## AIM
Write out, precisely and in full, each line of the material.

## DATA SEGMENT

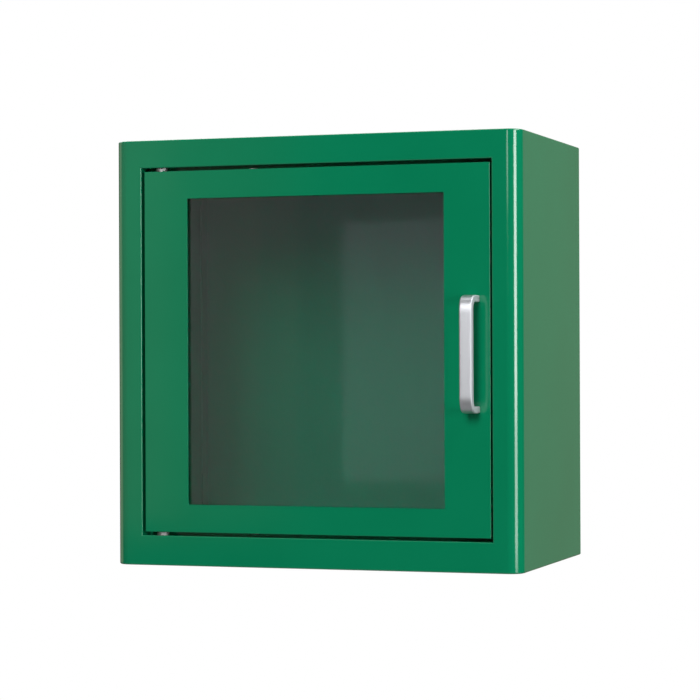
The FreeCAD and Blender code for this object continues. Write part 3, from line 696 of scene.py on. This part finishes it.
apply_modifier(door, "SOLIDIFY", {"thickness": STEEL, "offset": -1.0, "use_even_offset": True,
                                  "use_quality_normals": True})
break_edges(door, DOOR_EDGE, 3)
dress(door, "door", "green_powder_coat", green, "door_pan")
print("window corners", corners)

# %% [markdown]
# ## The window pane
# The pane is a cut sheet with its edges just broken. It stays a solid slab, because glass needs
# a front and a back to bend light through.

# %% The window pane
PANE_EDGE = 0.3 * MM
pane = add_box("pane", *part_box("window_pane"))
break_edges(pane, PANE_EDGE)
dress(pane, "door", "tinted_pane", pane_finish, "window_pane")

# %% [markdown]
# ## The pull handle
# The handle is a slice of an extruded C: a flat grip and two feet in one piece, with wide outer
# bends. It starts as the grip alone, and the two feet are extruded from its back.
# Its two ends and the inside of the bends are bevelled, and then all its edges are softened,
# as tumbling does to a cut slice.

# %% The pull handle
HANDLE_FOOT = 6.0 * MM
HANDLE_BAR = 7.0 * MM
OUTER_BEND = 17.0 * MM
OUTER_PROFILE = 0.63
INNER_BEND = 6.0 * MM
HANDLE_EDGE = 1.2 * MM
bar_back = handle_low.y + HANDLE_BAR
handle = add_box("pull_handle", handle_low, Vector((handle_high.x, bar_back, handle_high.z)))
bpy.ops.object.mode_set(mode="EDIT")
for foot_z in (handle_low.z + HANDLE_FOOT, handle_high.z - HANDLE_FOOT):
    bpy.ops.mesh.select_all(action="SELECT")
    bpy.ops.mesh.bisect(plane_co=(0, 0, foot_z), plane_no=(0, 0, 1))
feet = choose(handle, "faces", lambda middle, face: near(middle.y, bar_back)
              and not handle_low.z + HANDLE_FOOT < middle.z < handle_high.z - HANDLE_FOOT)
bpy.ops.mesh.extrude_region_move(TRANSFORM_OT_translate={"value": (0, handle_high.y - bar_back, 0)})
bpy.ops.mesh.select_all(action="SELECT")
bpy.ops.mesh.dissolve_limited(angle_limit=math.radians(1))
choose(handle, "edges", lambda middle, edge: near(middle.y, handle_low.y)
       and direction_of(edge).x > 0.9)
bpy.ops.mesh.bevel(offset=OUTER_BEND, segments=BEND_SEGMENTS, profile=OUTER_PROFILE, affect="EDGES")
choose(handle, "edges", lambda middle, edge: near(middle.y, bar_back)
       and direction_of(edge).x > 0.9)
bpy.ops.mesh.bevel(offset=INNER_BEND, segments=8, affect="EDGES")
bpy.ops.object.mode_set(mode="OBJECT")
print("feet", feet)

break_edges(handle, HANDLE_EDGE, 4, 40.0)
dress(handle, "door", "satin_aluminium", aluminium, "handle")

# %% [markdown]
# ## Finishes for the pieces that stay
# The rest of the pieces are right as the CAD model has them, small and mostly hidden: hardware,
# magnets, the alarm and the back. Each takes the finish that its material slot in the record
# names, so no piece is left plain.

# %% Finishes for the pieces that stay
finishes = {"green_powder_coat": green, "satin_aluminium": aluminium, "zinc_plate": zinc,
            "nickel_plate": nickel, "black_rubber": rubber, "foam_tape": foam,
            "black_plastic": black_plastic, "circuit_board": board,
            "battery_sleeve": sleeve, "tinted_pane": pane_finish}
for subpart in frame["record"]["subparts"]:
    node = frame["nodes"][subpart["node"]]
    if not node.hide_render:
        paint(node, finishes[subpart["material_slot"]])
print("finished", sum(not node.hide_render for node in frame["nodes"].values()), "CAD nodes")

## IN RESPONSE
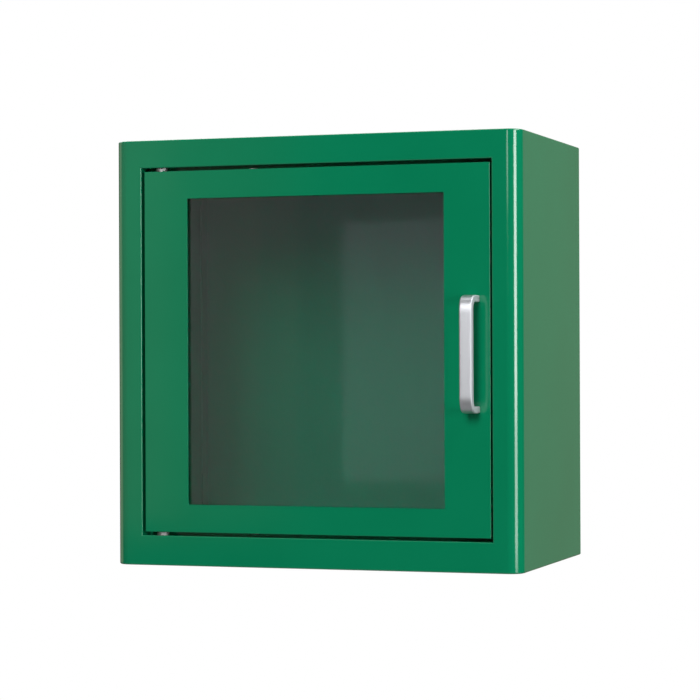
The FreeCAD and Blender code for this object continues. Write part 3, from line 696 of scene.py on. This part finishes it.
apply_modifier(door, "SOLIDIFY", {"thickness": STEEL, "offset": -1.0, "use_even_offset": True,
                                  "use_quality_normals": True})
break_edges(door, DOOR_EDGE, 3)
dress(door, "door", "green_powder_coat", green, "door_pan")
print("window corners", corners)

# %% [markdown]
# ## The window pane
# The pane is a cut sheet with its edges just broken. It stays a solid slab, because glass needs
# a front and a back to bend light through.

# %% The window pane
PANE_EDGE = 0.3 * MM
pane = add_box("pane", *part_box("window_pane"))
break_edges(pane, PANE_EDGE)
dress(pane, "door", "tinted_pane", pane_finish, "window_pane")

# %% [markdown]
# ## The pull handle
# The handle is a slice of an extruded C: a flat grip and two feet in one piece, with wide outer
# bends. It starts as the grip alone, and the two feet are extruded from its back.
# Its two ends and the inside of the bends are bevelled, and then all its edges are softened,
# as tumbling does to a cut slice.

# %% The pull handle
HANDLE_FOOT = 6.0 * MM
HANDLE_BAR = 7.0 * MM
OUTER_BEND = 17.0 * MM
OUTER_PROFILE = 0.63
INNER_BEND = 6.0 * MM
HANDLE_EDGE = 1.2 * MM
bar_back = handle_low.y + HANDLE_BAR
handle = add_box("pull_handle", handle_low, Vector((handle_high.x, bar_back, handle_high.z)))
bpy.ops.object.mode_set(mode="EDIT")
for foot_z in (handle_low.z + HANDLE_FOOT, handle_high.z - HANDLE_FOOT):
    bpy.ops.mesh.select_all(action="SELECT")
    bpy.ops.mesh.bisect(plane_co=(0, 0, foot_z), plane_no=(0, 0, 1))
feet = choose(handle, "faces", lambda middle, face: near(middle.y, bar_back)
              and not handle_low.z + HANDLE_FOOT < middle.z < handle_high.z - HANDLE_FOOT)
bpy.ops.mesh.extrude_region_move(TRANSFORM_OT_translate={"value": (0, handle_high.y - bar_back, 0)})
bpy.ops.mesh.select_all(action="SELECT")
bpy.ops.mesh.dissolve_limited(angle_limit=math.radians(1))
choose(handle, "edges", lambda middle, edge: near(middle.y, handle_low.y)
       and direction_of(edge).x > 0.9)
bpy.ops.mesh.bevel(offset=OUTER_BEND, segments=BEND_SEGMENTS, profile=OUTER_PROFILE, affect="EDGES")
choose(handle, "edges", lambda middle, edge: near(middle.y, bar_back)
       and direction_of(edge).x > 0.9)
bpy.ops.mesh.bevel(offset=INNER_BEND, segments=8, affect="EDGES")
bpy.ops.object.mode_set(mode="OBJECT")
print("feet", feet)

break_edges(handle, HANDLE_EDGE, 4, 40.0)
dress(handle, "door", "satin_aluminium", aluminium, "handle")

# %% [markdown]
# ## Finishes for the pieces that stay
# The rest of the pieces are right as the CAD model has them, small and mostly hidden: hardware,
# magnets, the alarm and the back. Each takes the finish that its material slot in the record
# names, so no piece is left plain.

# %% Finishes for the pieces that stay
finishes = {"green_powder_coat": green, "satin_aluminium": aluminium, "zinc_plate": zinc,
            "nickel_plate": nickel, "black_rubber": rubber, "foam_tape": foam,
            "black_plastic": black_plastic, "circuit_board": board,
            "battery_sleeve": sleeve, "tinted_pane": pane_finish}
for subpart in frame["record"]["subparts"]:
    node = frame["nodes"][subpart["node"]]
    if not node.hide_render:
        paint(node, finishes[subpart["material_slot"]])
print("finished", sum(not node.hide_render for node in frame["nodes"].values()), "CAD nodes")